Currently his legislative career, Hawkes serves as the House Rules Chair. He serves on the House Natural Resources, Agriculture, and Environment Committee, House Business and Labor Committee, House Rules Committee, Natural Resources, and the Agriculture, and Environmental Quality Appropriations Subcommittee. Since 2019, Hawkes has served as chair of the House Rules Committee.

He has expressed concern about the potential for the Great Salt Lake to dry up, comparing the effect to California's Owens Lake.

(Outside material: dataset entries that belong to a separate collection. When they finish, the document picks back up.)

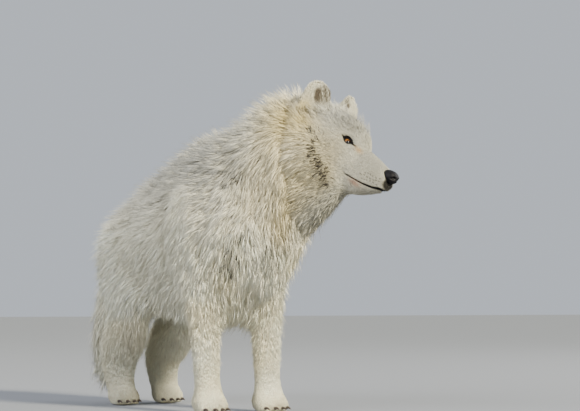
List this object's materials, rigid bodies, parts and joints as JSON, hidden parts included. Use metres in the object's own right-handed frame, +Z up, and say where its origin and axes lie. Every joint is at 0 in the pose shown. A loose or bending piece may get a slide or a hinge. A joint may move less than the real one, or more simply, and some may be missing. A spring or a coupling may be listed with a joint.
{
  "type": "arctic wolf figure",
  "caption": "Life-size arctic wolf in a full winter coat, standing still on all fours with its head turned to its left and its tail hanging.",
  "frame": {"origin": "centre of the bounding box's base, on the floor between the four feet", "axes": "+Z up, the body faces -Y, +X is the wolf's left, the side its head turns to"},
  "size_m": [0.4006, 1.0298, 0.7502],
  "materials": {
    "coat": "dense creamy white winter fur, yellower on neck, chest and legs",
    "nose_leather": "black, finely pebbled and moist",
    "eye_glass": "dark amber iris under a clear glossy cornea",
    "claw_horn": "dark horn, satin"
  },
  "bodies": {
    "root": {"trunk": "coat", "neck": "coat", "head": "coat", "lower_jaw": "coat", "nose": "nose_leather", "eye_right": "eye_glass", "eye_left": "eye_glass", "ear_right": "coat", "ear_left": "coat", "tail": "coat", "foreleg_upper_right": "coat", "foreleg_lower_right": "coat", "forepaw_right": "coat", "hindleg_upper_right": "coat", "hindleg_lower_right": "coat", "hindpaw_right": "coat", "forepaw_claw_right_1": "claw_horn", "forepaw_claw_right_2": "claw_horn", "forepaw_claw_right_3": "claw_horn", "forepaw_claw_right_4": "claw_horn", "hindpaw_claw_right_1": "claw_horn", "hindpaw_claw_right_2": "claw_horn", "hindpaw_claw_right_3": "claw_horn", "hindpaw_claw_right_4": "claw_horn", "foreleg_upper_left": "coat", "foreleg_lower_left": "coat", "forepaw_left": "coat", "hindleg_upper_left": "coat", "hindleg_lower_left": "coat", "hindpaw_left": "coat", "forepaw_claw_left_1": "claw_horn", "forepaw_claw_left_2": "claw_horn", "forepaw_claw_left_3": "claw_horn", "forepaw_claw_left_4": "claw_horn", "hindpaw_claw_left_1": "claw_horn", "hindpaw_claw_left_2": "claw_horn", "hindpaw_claw_left_3": "claw_horn", "hindpaw_claw_left_4": "claw_horn"}
  },
  "joints": []
}
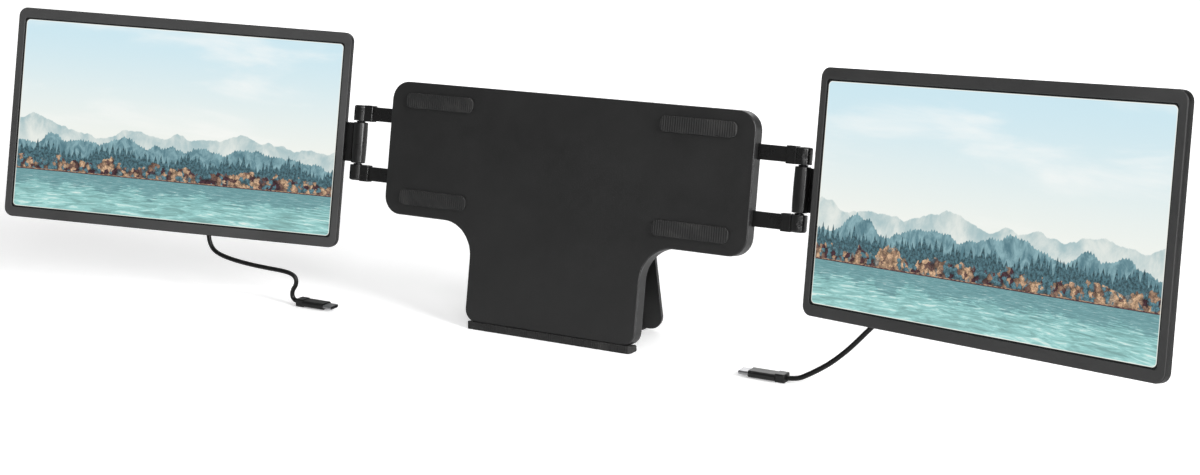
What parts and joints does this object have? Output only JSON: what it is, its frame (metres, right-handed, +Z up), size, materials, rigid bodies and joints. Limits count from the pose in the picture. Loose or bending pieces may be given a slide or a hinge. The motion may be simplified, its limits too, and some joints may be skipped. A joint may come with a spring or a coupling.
{
  "type": "laptop screen extender",
  "caption": "Slim side screens on friction hinges and sliding arms, carried by a leaned bracket with a kickstand; each screen has a short cable to the laptop.",
  "frame": {"origin": "centre of the foot strip's contact face, on the table", "axes": "+X to the user's right along the row of screens, +Y away from the user, +Z up"},
  "size_m": [0.7972, 0.124, 0.1932],
  "materials": {
    "shell_coat": "satin",
    "panel_coat": "satin",
    "screw_black": "satin",
    "slide_plastic": "matte",
    "soft_rubber": "matte",
    "stand_coat": "satin",
    "pin_steel": "satin",
    "bezel_plastic": "matte",
    "display_glass": "gloss",
    "guide_acrylic": "satin",
    "chassis_alloy": "satin",
    "hinge_coat": "satin",
    "cover_plastic": "matte",
    "board_laminate": "satin",
    "socket_steel": "satin",
    "key_plastic": "gloss",
    "carriage_steel": "satin",
    "plug_plastic": "satin",
    "cord_jacket": "satin"
  },
  "bodies": {
    "bracket": {"back_shell": "shell_coat", "front_panel": "panel_coat", "shell_screws": "screw_black", "guide_rails": "slide_plastic", "brake_pads": "slide_plastic", "grip_pads": "soft_rubber", "foot_strip": "soft_rubber", "kickstand_pins": "pin_steel"},
    "kickstand": {"kickstand": "stand_coat", "kickstand_foot": "soft_rubber"},
    "left_slider": {"left_upper_arm": "hinge_coat", "left_lower_arm": "hinge_coat", "left_hinge_pin": "pin_steel", "left_hinge_washers": "pin_steel", "left_grub_screws": "screw_black", "left_carriage": "carriage_steel", "left_arm_screws": "screw_black"},
    "left_screen": {"left_front_bezel": "bezel_plastic", "left_lcd_cell": "display_glass", "left_backlight": "guide_acrylic", "left_chassis_plate": "chassis_alloy", "left_hinge_leaf": "hinge_coat", "left_leaf_screws": "screw_black", "left_back_cover": "cover_plastic", "left_cover_screws": "screw_black", "left_driver_board": "board_laminate", "left_port_sockets": "socket_steel", "left_screen_plug": "plug_plastic", "left_laptop_plug": "plug_plastic", "left_plug_shells": "socket_steel", "left_cable": "cord_jacket"},
    "left_power_key": {"left_power_key": "key_plastic"},
    "left_menu_rocker": {"left_menu_rocker": "key_plastic"},
    "right_slider": {"right_upper_arm": "hinge_coat", "right_lower_arm": "hinge_coat", "right_hinge_pin": "pin_steel", "right_hinge_washers": "pin_steel", "right_grub_screws": "screw_black", "right_carriage": "carriage_steel", "right_arm_screws": "screw_black"},
    "right_screen": {"right_front_bezel": "bezel_plastic", "right_lcd_cell": "display_glass", "right_backlight": "guide_acrylic", "right_chassis_plate": "chassis_alloy", "right_hinge_leaf": "hinge_coat", "right_leaf_screws": "screw_black", "right_back_cover": "cover_plastic", "right_cover_screws": "screw_black", "right_driver_board": "board_laminate", "right_port_sockets": "socket_steel", "right_screen_plug": "plug_plastic", "right_laptop_plug": "plug_plastic", "right_plug_shells": "socket_steel", "right_cable": "cord_jacket"},
    "right_power_key": {"right_power_key": "key_plastic"},
    "right_menu_rocker": {"right_menu_rocker": "key_plastic"}
  },
  "joints": [
    {"name": "kickstand_hinge", "type": "hinge", "parent": "bracket", "child": "kickstand", "pos_m": [0, 0.02653, 0.10093], "axis": [1, 0, 0], "range_deg": [-22, 0]},
    {"name": "right_slide", "type": "slide", "parent": "bracket", "child": "right_slider", "axis": [1, 0, 0], "range_m": [-0.012, 0.045]},
    {"name": "right_swivel", "type": "hinge", "parent": "right_slider", "child": "right_screen", "pos_m": [0.1612, 0.02041, 0.10769], "axis": [0, -0.1736, -0.9848], "range_deg": [-109, 91]},
    {"name": "right_power_press", "type": "slide", "parent": "right_screen", "child": "right_power_key", "axis": [-0.3256, -0.9312, 0.1642], "range_m": [0, 0.0005], "stiffness_N_per_m": 300, "springref_m": -0.0005},
    {"name": "right_menu_rock", "type": "hinge", "parent": "right_screen", "child": "right_menu_rocker", "pos_m": [0.31253, -0.024, 0.10374], "axis": [0, 0.1736, 0.9848], "range_deg": [-4, 4], "stiffness_Nm_per_rad": 0.02},
    {"name": "left_slide", "type": "slide", "parent": "bracket", "child": "left_slider", "axis": [-1, 0, 0], "range_m": [-0.012, 0.045]},
    {"name": "left_swivel", "type": "hinge", "parent": "left_slider", "child": "left_screen", "pos_m": [-0.1612, 0.02041, 0.10769], "axis": [0, 0.1736, 0.9848], "range_deg": [-109, 91]},
    {"name": "left_power_press", "type": "slide", "parent": "left_screen", "child": "left_power_key", "axis": [0.3256, -0.9312, 0.1642], "range_m": [0, 0.0005], "stiffness_N_per_m": 300, "springref_m": -0.0005},
    {"name": "left_menu_rock", "type": "hinge", "parent": "left_screen", "child": "left_menu_rocker", "pos_m": [-0.31253, -0.024, 0.10374], "axis": [0, 0.1736, 0.9848], "range_deg": [-4, 4], "stiffness_Nm_per_rad": 0.02}
  ]
}
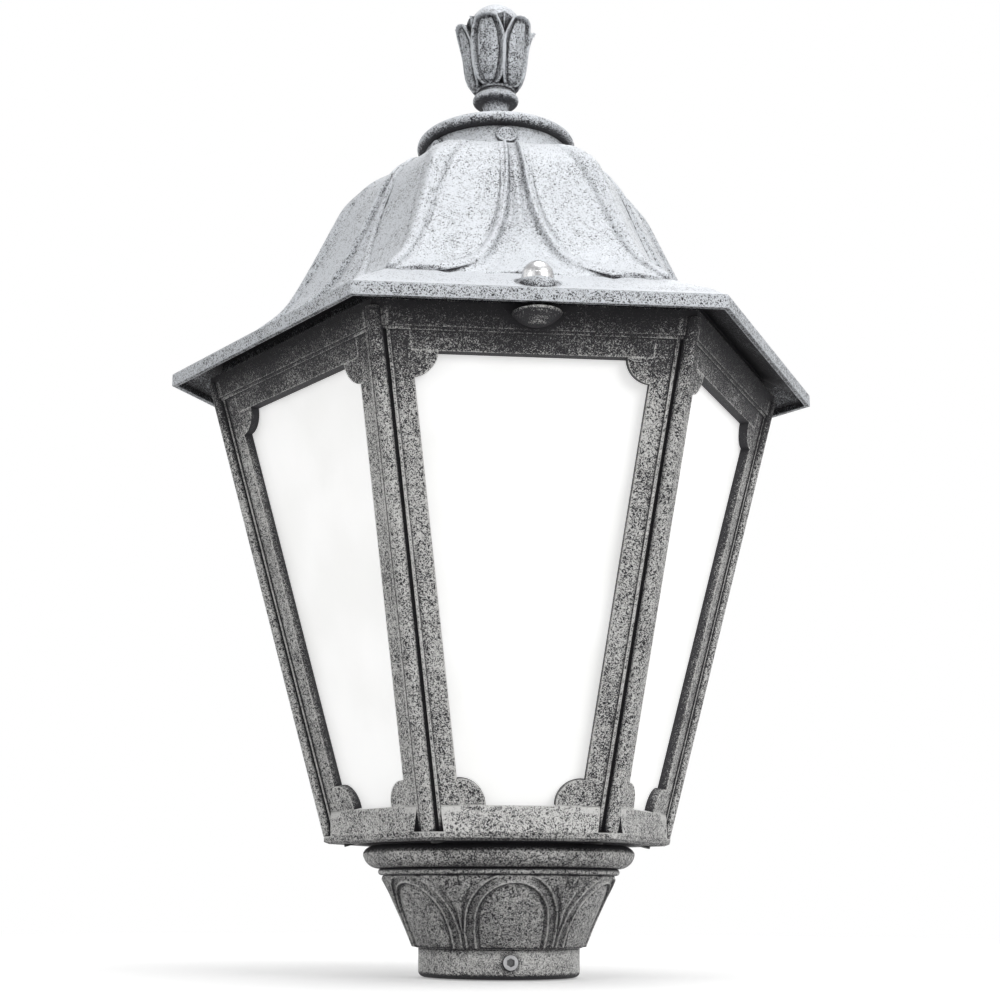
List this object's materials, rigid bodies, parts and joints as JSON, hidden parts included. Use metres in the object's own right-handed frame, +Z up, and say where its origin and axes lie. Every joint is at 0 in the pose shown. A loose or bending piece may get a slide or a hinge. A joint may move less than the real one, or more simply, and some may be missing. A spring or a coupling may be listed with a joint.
{
  "type": "post top lantern",
  "caption": "Hexagonal post top lantern with tapered glazed cage, hinged ogee roof, tulip finial and round post socket.",
  "frame": {"origin": "centre of the round collar's lower edge, on the post socket's axis", "axes": "+Z up along the post, front face with the roof knob and a clamp screw towards -Y, hexagon corners at +X and -X"},
  "size_m": [0.28, 0.2424, 0.43],
  "materials": {
    "cast_frame": "black casting with antique silver brushed over it, mottled",
    "cast_roof": "black casting with antique silver brushed over it, brighter on top",
    "opal_pane": "opal white, satin",
    "steel": "zinc plated",
    "knob_metal": "polished, slightly worn",
    "brass_parts": "plain",
    "rubber_seal": "matt black",
    "holder_white": "glazed white",
    "terminal_white": "moulded",
    "lead_brown": "insulation",
    "lead_blue": "insulation",
    "lamp_cap_metal": "spun cap",
    "lamp_glass": "frosted"
  },
  "bodies": {
    "lantern": {"post_socket": "cast_frame", "base_bell": "cast_frame", "bottom_pan": "cast_frame", "socket_bolts": "steel", "corner_post_1": "cast_frame", "corner_post_2": "cast_frame", "corner_post_3": "cast_frame", "corner_post_4": "cast_frame", "corner_post_5": "cast_frame", "corner_post_6": "cast_frame", "pane_1": "opal_pane", "pane_2": "opal_pane", "pane_3": "opal_pane", "pane_4": "opal_pane", "pane_5": "opal_pane", "pane_6": "opal_pane", "top_ring": "cast_frame", "post_screws_lower": "steel", "post_screws_upper": "steel", "hinge_pin": "steel", "knob_insert": "brass_parts", "roof_gasket": "rubber_seal", "cable_grommet": "rubber_seal", "lampholder_bracket": "steel", "bracket_screws": "steel", "lampholder_screws": "steel", "lampholder": "holder_white", "centre_contact": "brass_parts", "terminal_block": "terminal_white", "terminal_screws": "brass_parts", "lead_live": "lead_brown", "lead_neutral": "lead_blue"},
    "clamp_1": {"clamp_screw_1": "steel"},
    "clamp_2": {"clamp_screw_2": "steel"},
    "clamp_3": {"clamp_screw_3": "steel"},
    "lamp": {"lamp_cap": "lamp_cap_metal", "lamp_globe": "lamp_glass"},
    "roof": {"roof_shell": "cast_roof", "cap_disc": "cast_roof", "finial": "cast_roof", "finial_rod": "steel", "rod_washer": "steel", "rod_nut": "steel"},
    "knob_clip": {"knob_clip": "steel"},
    "knob": {"knob_screw": "knob_metal"}
  },
  "joints": [
    {"name": "clamp_screw_1_slide", "type": "slide", "parent": "lantern", "child": "clamp_1", "axis": [0, -1, 0], "range_m": [-0.0015, 0.002]},
    {"name": "clamp_screw_2_slide", "type": "slide", "parent": "lantern", "child": "clamp_2", "axis": [0.866, 0.5, 0], "range_m": [-0.0015, 0.002]},
    {"name": "clamp_screw_3_slide", "type": "slide", "parent": "lantern", "child": "clamp_3", "axis": [-0.866, 0.5, 0], "range_m": [-0.0015, 0.002]},
    {"name": "lamp_unscrew", "type": "slide", "parent": "lantern", "child": "lamp", "axis": [0, 0, 1], "range_m": [0, 0.022]},
    {"name": "roof_hinge", "type": "hinge", "parent": "lantern", "child": "roof", "pos_m": [0, 0.11376, 0.246], "axis": [-1, 0, 0], "range_deg": [0, 100]},
    {"name": "knob_lift", "type": "slide", "parent": "roof", "child": "knob_clip", "axis": [0, 0, 1], "range_m": [0, 0.004]},
    {"name": "knob_turn", "type": "hinge", "parent": "knob_clip", "child": "knob", "pos_m": [0, -0.11276, 0.25], "axis": [0, 0, 1], "range_deg": [0, 1440]}
  ],
  "couplings": [
    {"joint": "knob_lift", "follows": "knob_turn", "m_per_rad": 0.00015915}
  ]
}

=== Current legislation ===

2022 legislation
| Bill | Status |
|---|---|
| HB0129 Navigable Water Determinations | sent to House filing for bills not passed 3/4/22 |
| HB0157 Sovereign Lands Revenue Amendments | signed by the Governor 3/21/22 |
| HB0245 Occupational Safety and Health Amendments | signed by the Governor 3/24/22 |
| HB0333 Economic and Workforce Development Amendments | signed by the Governor 3/24/22 |
| HB0334 State Engineer Modifications | signed by the Governor 3/21/22 |
| HB0350 State Historic Preservation Office Amendments | signed by the Governor 3/24/22 |
| HCR017 Concurrent Resolution Supporting Utah's Economic and Cultural Relationship with Taiwan | signed by the Governor 3/24/22 |
| HJR014 Joint Rules Resolution - Legislative Procedure Revisions | sent to Lieutenant Governor's office for filing 3/15/22 |
| HJR016 Joint Resolution Approving Exchange of School and Institutional Trust Lands | sent to House filing for bills not passed 3/4/22 |

In 2022, Hawkes announced that he would be retiring from the legislature after his fourth consecutive term.

== Personal life ==
Hawkes lives in Centerville, Utah with his wife, Rebecca, and their four children.